1 Killing site(s)
Raisa B., born in 1931, remembered: “YIU: Were they taken there by truck or by cart?
W: They were taken in carts. The children cried a lot and they covered their mouths.
YIU: You said that the children cried and they hit them. What did they do exactly?
W: If a child started to cry, the perpetrator took him and put him upside down and covered him inside the truck. And once at the site, others were already waiting for them. Those who cried the most were shot first.” (Testimony n°2009, interviewed in Dobrovelychkivka, on April 3, 2016 )
“During the occupation of the village of Dobrovelichkovo, 8 Jewish children were in an orphanage. On December 22, 1942, Gestapo soldiers arrived by truck in order to take the children. The educators of the orphanage helped Germans by taking the children to the shooting. The children were arrested and shot in the village of Maryivka”. [Deposition report, made on April 24, 1944, to the State Extraordinary Commission; RG 22.002M. Fond 7021, Opis 66, Delo 124]
Maryivka is located about 100 km west from Kirovohrad. Historically, it was the village with a Ukrainian population. However, many Jews lived in Dobrovelychkivka, located about 3 km away from Maryivka. The first record of a Jewish community in Dobrovelychkivka dates back to the 19th century. By the end of the 19th century, over half of the population was Jewish, at 1718 Jews. There were 2 synagogues, a Yiddish school and about several dozen Jewish shops. The majority of Jews were merchants. There were also a big number of artisans among them. During the Soviet period the synagogues were closed, but Jews continued to gather for religious holidays in one house. In the 20th century the Jewish population dropped due to resettlement of Jews to bigger towns. On the eve of the war, only 366 Jews lived in Dobrovelychkivka.

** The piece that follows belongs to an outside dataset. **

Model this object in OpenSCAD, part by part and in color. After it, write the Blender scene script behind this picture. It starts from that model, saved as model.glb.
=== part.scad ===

The German forces occupied the village in the early August 1941. By that time, about 25% of Jews managed to evacuate to the East.
Shortly after the Germans’ arrival, all Jews were registered and marked with armbands and their houses were marked with Stars of David. They were subjected to different kind of forced labor such as road construction.
The ghetto was established in the fall 1941. All the Jews were confined in the ghetto for a couple of months. They couldn’t leave the territory and buy food from locals and as a result, people suffered from hunger. The ghetto was liquidated during the Aktion conducted on December 23. Before being taken to the shooting, all the Jews were gathered in a vegetable warehouse. Later, they were driven by cart or marched to Maryivka village, 1km away from Dobrovelychkivka, where they were shot in a pit for dead cattle. According to the local witness interviewed by Yahad-In Unum, the shooting was conducted during 3-5 days by Germans who were helped by local collaborators. And it seemed that the shooting wasn’t organized well. Once on the site, the policemen forced the Jews to get off the carts claiming that they wouldn’t be shot. They were shot on the spot while trying to escape from the execution site and their corpses were dragged and thrown into the pit by policemen. Those who were still moving were finished off inside the pit. According to some sources there were 207 Jews killed in Maryivka, however on the monument on the execution site the number of victims is 167.